Present position, [via] yesterday’s statement from the Captain, heading due south having passed the Bering Strait enroute to China, estimated time of arrival September 27.

3. The vessel which has Hong Kong flag but is Danish owned and commercially operated by Nordic bulk Carriers, Copenhagen Denmark will most likely pick up a cargo in the Far East and return to the Atlantic via the southern routes . . .

The significance of this passage is that it shows that the Northern Sea Route can be an economical alternative sailing route even for relatively low value cargoes as iron ore concentrate. It provides resource companies (minerals and metal but also energy, re. Sovcomflot, SCF Baltica, passage earlier in August) in the normally disadvantaged remote regions of Northern Scandinavia and the Kola Peninsula (even North West Europe) a freight advantage to the fast growing markets in the Far East during a period of the year of between 2-4 months (August/September, October end July and beginning November this year — i.e. close to 4 months).

The minimum ice extent for the year will probably occur in the next two weeks.

At the end of August, ice extent had fallen to the fourth lowest in the satellite record, behind the seasonal minima recorded for 2007, 2008, and 2009. On September 3, ice extent fell below the seasonal minimum for 2009 to claim third lowest on record.

At Climate Progress, Joseph Romm reports that a major analysis, titled “History of sea ice in the Arctic”, finds that there is less ice covering the Arctic today than at any time in recent geologic history.

This is from the abstract:

[E]pisodes of considerably reduced sea ice or even seasonally ice-free conditions occurred during warmer periods linked to orbital variations. The last low-ice event related to orbital forcing (high insolation) was in the early Holocene, after which the northern high latitudes cooled overall, with some superimposed shorter-term (multidecadal to millennial-scale) and lower-magnitude variability. The current reduction in Arctic ice cover started in the late 19th century, consistent with the rapidly warming climate, and became very pronounced over the last three decades. This ice loss appears to be unmatched over at least the last few thousand years and unexplainable by any of the known natural variabilities.

In the past, the Arctic thawed because of changes in Earth’s orbit. This time, it’s due to human emissions.

Romm quotes lead author Leonid Polyak’s response to the question, when was the last time the Arctic was ice free?

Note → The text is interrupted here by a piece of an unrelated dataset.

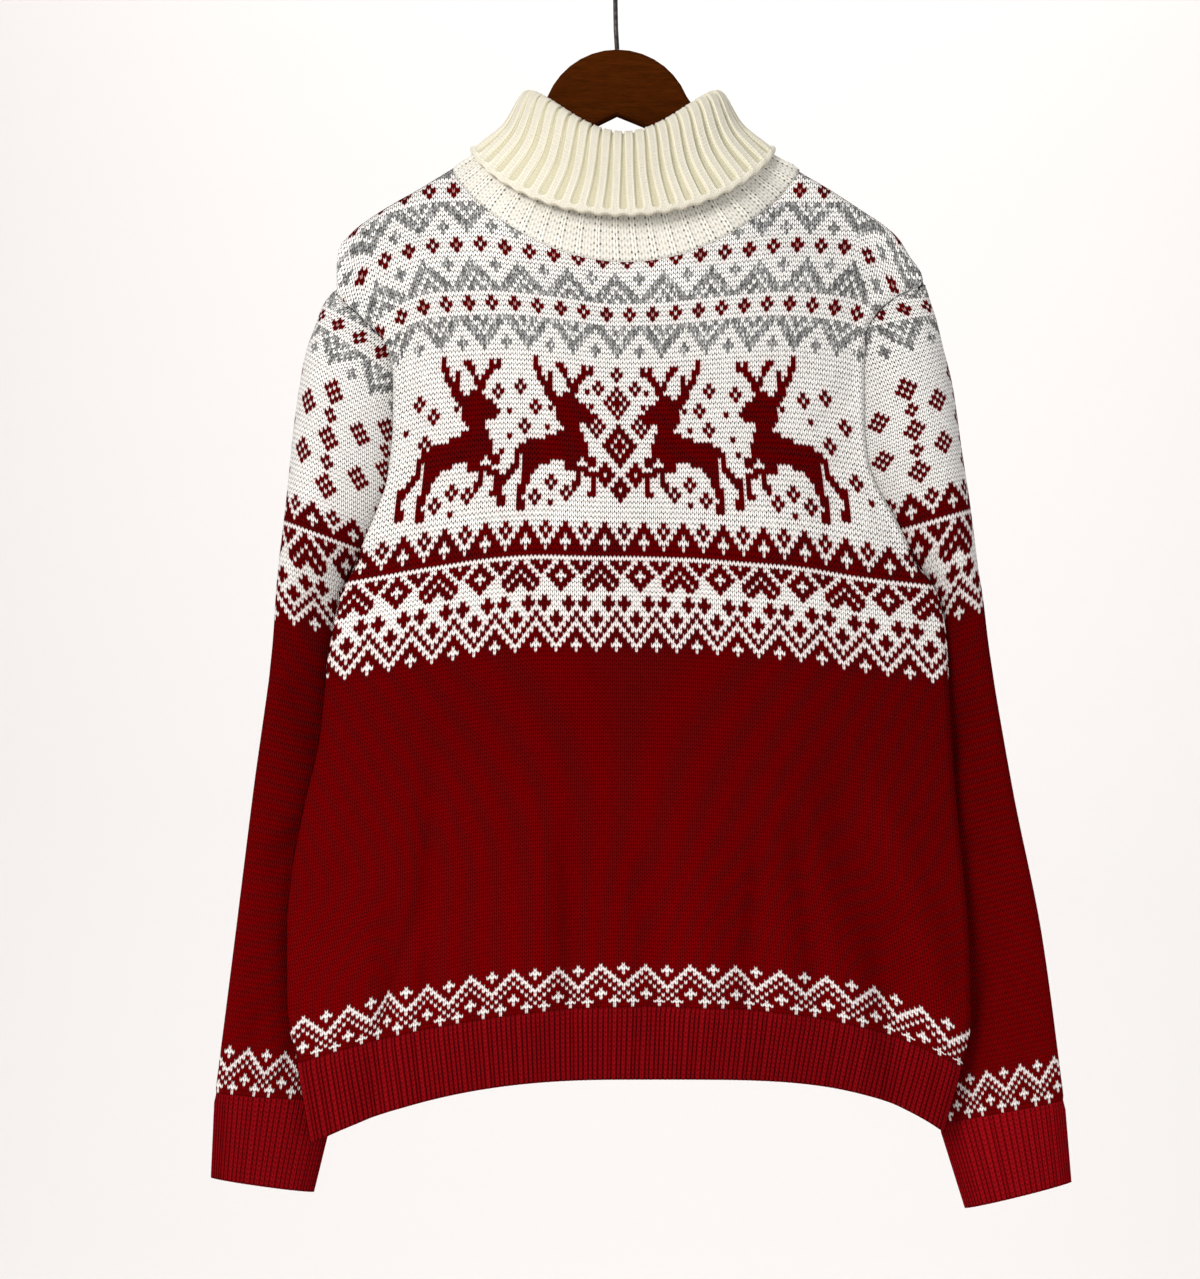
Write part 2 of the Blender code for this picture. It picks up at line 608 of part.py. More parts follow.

The paleo data we have so far is very scant, so we can’t know for sure when the Arctic was ice free in the summer last time. To be conservative, the closest candidate is the early Holocene (roughly ~10 kyr ago), when the insolation in the Arctic was high due to the beneficial orbital configuration; however, the more data I see, the stronger is my impression that there was not that little ice at that time. The next best (actually, better) candidate is the Last Interglacial, about 125kyr ago, again due to orbitally-driven high insolation: the ice was likely very low, but we can’t say whether it was completely ice free in summer or not. There are also a few other major interglacials, which may have had a similar picture, in particular Marine Isotopic Stage 11, about 450 kyr ago. In any case we are talking about very rare events controlled by a forcing very different from today. If none of those intervals was really ice free, then a million year assessment would be correct.

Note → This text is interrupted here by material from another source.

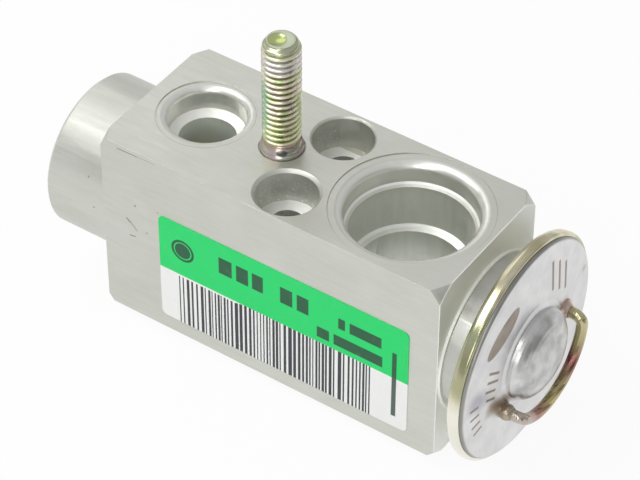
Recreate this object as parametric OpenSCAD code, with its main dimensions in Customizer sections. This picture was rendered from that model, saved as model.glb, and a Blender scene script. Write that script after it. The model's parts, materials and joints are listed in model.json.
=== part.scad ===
// Block-type thermostatic expansion valve, in millimetres.
// The origin is the middle of the port face: +X runs to the power head, +Y to the back,
// and +Z points out of the port face, the way the mounting stud stands.

/* [Block] */
// Length of the block between its turned ends
block_len = 60.4; // [58:0.2:66]
// Width of the block, front to back
block_width = 25.8; // [25.6:0.2:32]
// Height of the block, port face to base
block_height = 33.6; // [33:0.2:40]
// Depth of the turned axis below the port face
axis_depth = 17.1; // [16.8:0.1:18]
// Radius at which the 45 degree corner cut starts on the boss end
boss_end_facing = 20.0; // [19.2:0.1:21]
// Radius at which the 45 degree corner cut starts on the head end
head_end_facing = 19.7; // [19.2:0.1:21]

/* [Boss and neck] */
// Radius of the plain boss
boss_radius = 12.6; // [11:0.1:14]
// Length of the boss beyond the block
boss_len = 11.8; // [10:0.2:16]
// Chamfer on the outer edge of the boss
boss_chamfer = 0.6; // [0.2:0.1:1.2]
// Radius of the neck that carries the power head
neck_radius = 12.4; // [11.6:0.1:13]
// Length of the neck beyond the block
neck_len = 4.4; // [3.6:0.2:7]
// How far the thin foot ring of the neck stands out
foot_ring = 0.45; // [0.1:0.05:0.8]
// Thickness of the foot ring
foot_ring_len = 0.45; // [0.2:0.05:1]

/* [Suction ports] */
// Distance of the suction ports from the middle of the block
suction_x = 17; // [15.6:0.2:18.6]
// Radius of the spot-faced ring round a suction port
suction_ring = 12.4; // [11.8:0.1:12.8]
// Radius of the wall below the rounded mouth
suction_wall = 10; // [9.6:0.1:10.6]
// Depth of the upper wall
suction_wall_depth = 3.55; // [2.4:0.05:5]
// Radius of the pipe bore
suction_bore = 9.35; // [8.8:0.05:9.5]
// Depth of the pipe bore
suction_bore_depth = 11.4; // [9:0.1:13]
// Radius of the passage between the two suction ports
suction_hole = 8.2; // [7.4:0.1:8.6]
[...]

External forcings – primarily orbital in the past and primarily greenhouse gases now – are further boosted by Arctic amplification, primarily positive feedbacks from the retreat of ice and snow. The Arctic warming threatens to set off a cascade of effects, including speeding up the melting of the Greenland ice sheet, accelerating the rise in sea levels; and even more serious, melting of the permafrost. Release of even a fraction of the methane stored in the permafrost (the East Siberian Arctic Shelf, for example) could trigger abrupt and catastrophic climate warming.

The evidence is undeniable: human-caused greenhouse gas emissions are overwhelming the system.

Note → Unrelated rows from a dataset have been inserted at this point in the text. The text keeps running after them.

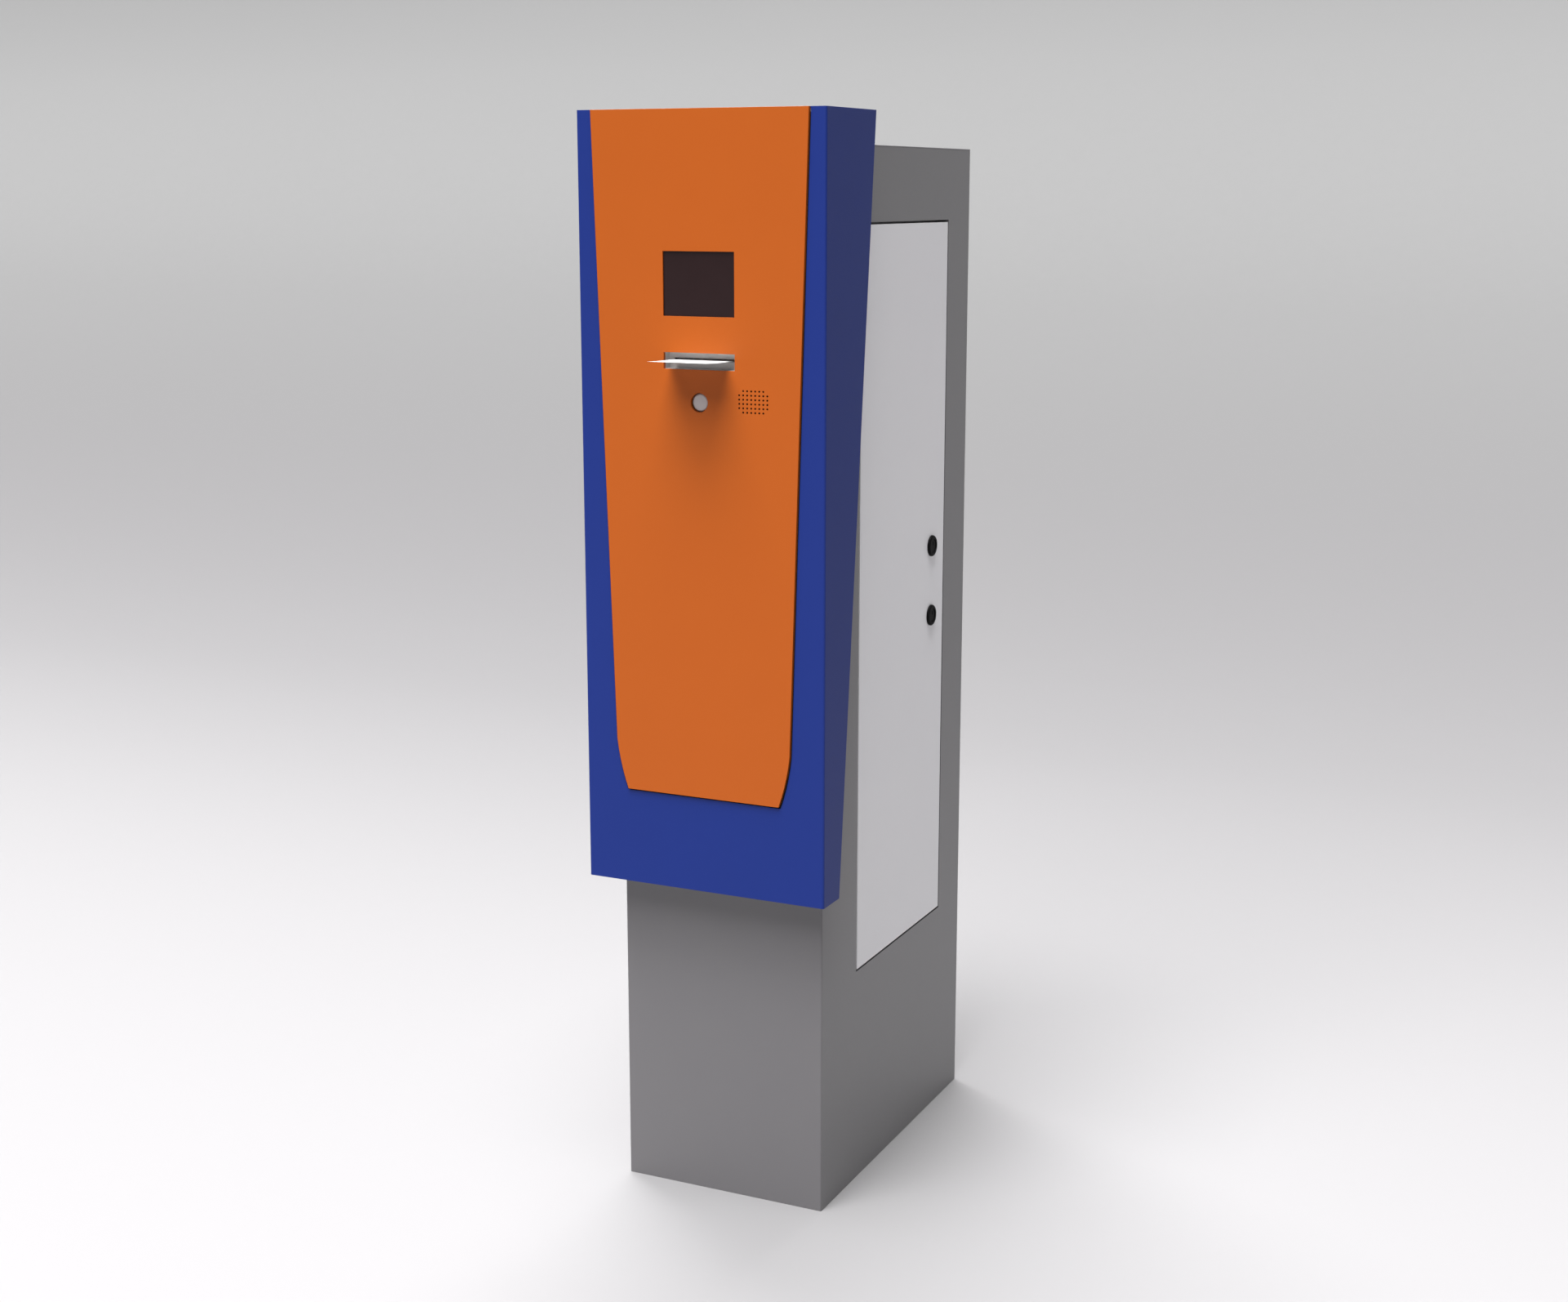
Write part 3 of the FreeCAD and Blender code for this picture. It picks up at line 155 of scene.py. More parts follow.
bpy.ops.object.select_all(action="DESELECT")
bpy.ops.mesh.primitive_plane_add(size=FLOOR_SIZE, location=(0, SWEEP_START - FLOOR_SIZE / 2, 0))
floor = bpy.context.object
floor.name = "floor"
bpy.ops.object.transform_apply(location=True)
bpy.ops.object.mode_set(mode="EDIT")
bpy.ops.mesh.select_all(action="DESELECT")
bpy.ops.object.mode_set(mode="OBJECT")
for edge in floor.data.edges:
    ends = [floor.data.vertices[index].co.y for index in edge.vertices]
    edge.select = min(ends) > SWEEP_START - 0.01
bpy.ops.object.mode_set(mode="EDIT")
bpy.ops.mesh.select_mode(type="EDGE")
reach = 2 * SWEEP_RADIUS * math.sin(math.pi / 4 / SWEEP_STEPS)
for step in range(SWEEP_STEPS):
    angle = math.pi / 2 * (step + 0.5) / SWEEP_STEPS
    bpy.ops.mesh.extrude_region_move(TRANSFORM_OT_translate={
        "value": (0, reach * math.cos(angle), reach * math.sin(angle))})
bpy.ops.mesh.extrude_region_move(TRANSFORM_OT_translate={"value": (0, 0, WALL_HEIGHT)})
bpy.ops.object.mode_set(mode="OBJECT")
bpy.ops.object.shade_smooth()
floor.data.materials.append(studio_paper())

for name, height, bearing, spread, power in SOURCES:
    lamp = bpy.data.objects.new(name, bpy.data.lights.new(name, "SUN"))
    bpy.context.scene.collection.objects.link(lamp)
    lamp.rotation_euler = (math.radians(90 - height), 0, math.radians(-bearing))
    lamp.data.angle = math.radians(spread)
    lamp.data.energy = power
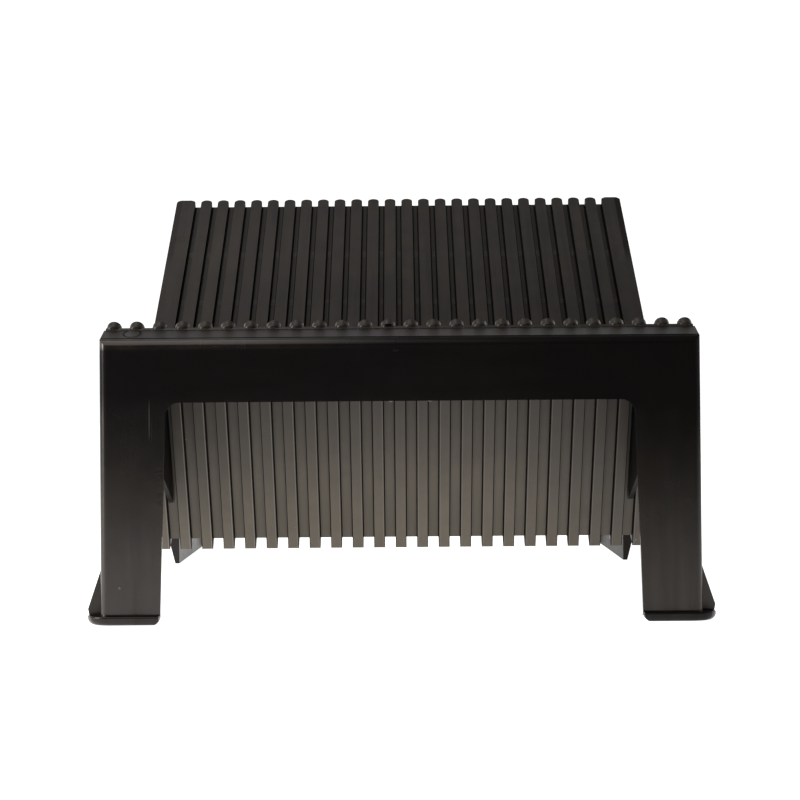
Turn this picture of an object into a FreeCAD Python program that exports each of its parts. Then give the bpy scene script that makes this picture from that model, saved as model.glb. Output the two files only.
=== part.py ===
import FreeCAD, Part
import math
import os

os.makedirs("parts", exist_ok=True)

# Board slots. The pitch is the scale of everything else.
PITCH = 10.0
SLOT_COUNT = 25
SLOT_WIDTH = 3.5
SHEET = 2.0
RIB_HEIGHT = 3.5
FLANK = 0.8

# The two ribbed plates. They stand square to each other and lean back together.
LEAN_DEG = 32.0
LONG_PLATE = 346.5
SHORT_PLATE = 117.7
LONG_END_RIB = 11.15
SHORT_END_RIB = 6.45
END_WALL = 2.0
LONG_TIP = 2.3
SHORT_TIP = 1.3
LONG_WINDOW = 11.0
SHORT_WINDOW = 3.5
CORNER_BACK = 80.1
CORNER_UP = 26.8

# The front portal with its two legs.
WALL = 2.2
PORTAL_TOP_HALF = 128.9
PORTAL_FOOT_HALF = 129.2
RIM_UP = 121.2
EDGE_RADIUS = 3.5
WINDOW_TOP = 94.9
WINDOW_TOP_HALF = 100.6
WINDOW_FOOT_HALF = 103.5
WINDOW_RADIUS = 6.0
LEG_DEPTH = 35.0
SIDE_WALL_END = 40.0
SEAM_BACK = 4.6
SEAM_WIDTH = 0.6
SEAM_DEPTH = 0.4

# Stiffening webs behind the legs.
WEB_AT = 104.4
WEB_THICK = 2.0
WEB_FRONT_UP = 69.8
WEB_BACK_UP = 49.0

# Lips round the bottom of the front legs.
LIP_THICK = 3.9
LIP_FRONT = 5.0
LIP_SIDE = 6.0
LIP_CORNER = 11.0
LIP_UNDER = 2.9
LIP_OVER = 0.7
FOOT_ROUND = 3.0
BUTTRESS_TOP = 25.4
BUTTRESS_FOOT = 6.4
BUTTRESS_FRONT = 6.5
BUTTRESS_THICK = 2.4

# Rear legs under the far end of the long plate.
REAR_LEG_FRONT = 348.0
REAR_BAR = 28.0
REAR_FLANGE = 8.0
REAR_RIM_THICK = 2.2
REAR_RIM_REACH = 3.5
REAR_RIM_FOOT = 0.4
REAR_RIM_RISE = 12.0
REAR_RIM_FALL = 100.0
REAR_RIM_END = 185.0

# Sizes that follow from the ones above.
THICK = SHEET + RIB_HEIGHT
OUTER_RIB = SLOT_WIDTH + 2.0 * FLANK
INNER_RIB = PITCH - SLOT_WIDTH
LAST_SLOT = (SLOT_COUNT - 1) // 2
ROW_HALF = LAST_SLOT * PITCH + SLOT_WIDTH / 2
LONG_HALF_WIDTH = ROW_HALF + LONG_END_RIB
SHORT_HALF_WIDTH = ROW_HALF + SHORT_END_RIB
LIP_HALF = PORTAL_FOOT_HALF + LIP_SIDE
LEAN = math.radians(LEAN_DEG)
EPS = 0.6


def vec(x, y, z):
    return FreeCAD.Vector(x, y, z)


def box(x0, x1, y0, y1, z0, z1):
    return Part.makeBox(x1 - x0, y1 - y0, z1 - z0, vec(x0, y0, z0))


def prism(points, direction):
    wire = Part.makePolygon(points + [points[0]])
    return Part.Face(wire).extrude(direction)


def side_prism(outline, x0, x1):
    """A prism along X from an outline given as (back, up) pairs."""
    points = [vec(x0, back, up) for back, up in outline]
    return prism(points, vec(x1 - x0, 0, 0))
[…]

While itself a consequence of climate change, the shrinking Arctic ice cap is contributing to a positive feedback loop in which global warming and loss of ice reinforce each other. White sea ice reflects most of the incoming sunlight back into space. But when the ice melts, more heat is absorbed by the darker water, which in turn heats the atmosphere above it.

An APF story about the study quotes study co-author James Screen:

It was previously thought that loss of sea ice could cause further warming. Now we have confirmation this is already happening.

The findings show that the main driver of  “polar amplification” – warming in excess of the global average – is shrinking ice cover, rather than increased cloudiness or changes in ocean and atmospheric circulation.  The study’s findings also suggest that current forecasts underestimate the degree to which the polar region could heat up in the future.

A new report from the U.S. Environmental Protection Agency titled Climate Change Indicators in the U.S. states the extent of Arctic sea ice in 2009 was 24% below the 1979 to 2000 historical average. The area covered by ice is typically smallest in September, after the summer melting season. September 2007 had the least ice of any year on record, followed by 2008 and 2009.

The National Snow and Ice Data Center reports Arctic sea ice running only a bit below the 1979-2000 average – so far.

But the ice is thin, and it’s still early.

Here’s the abstract of the Screen  & Ian Simmonds study, published this week in the journal Nature:

The rise in Arctic near-surface air temperatures has been almost twice as large as the global average in recent decades — a feature known as ‘Arctic amplification’. Increased concentrations of atmospheric greenhouse gases have driven Arctic and global average warming; however, the underlying causes of Arctic amplification remain uncertain. The roles of reductions in snow and sea ice cover and changes in atmospheric and oceanic circulation cloud cover and water vapour are still matters of debate. A better understanding of the processes responsible for the recent amplified warming is essential for assessing the likelihood, and impacts, of future rapid Arctic warming and sea ice loss. Here we show that the Arctic warming is strongest at the surface during most of the year and is primarily consistent with reductions in sea ice cover. Changes in cloud cover, in contrast, have not contributed strongly to recent warming. Increases in atmospheric water vapour content, partly in response to reduced sea ice cover, may have enhanced warming in the lower part of the atmosphere during summer and early autumn. We conclude that diminishing sea ice has had a leading role in recent Arctic temperature amplification. The findings reinforce suggestions that strong positive ice–temperature feedbacks have emerged in the Arctic increasing the chances of further rapid warming and sea ice loss, and will probably affect polar ecosystems, ice-sheet mass balance and human activities in the Arctic.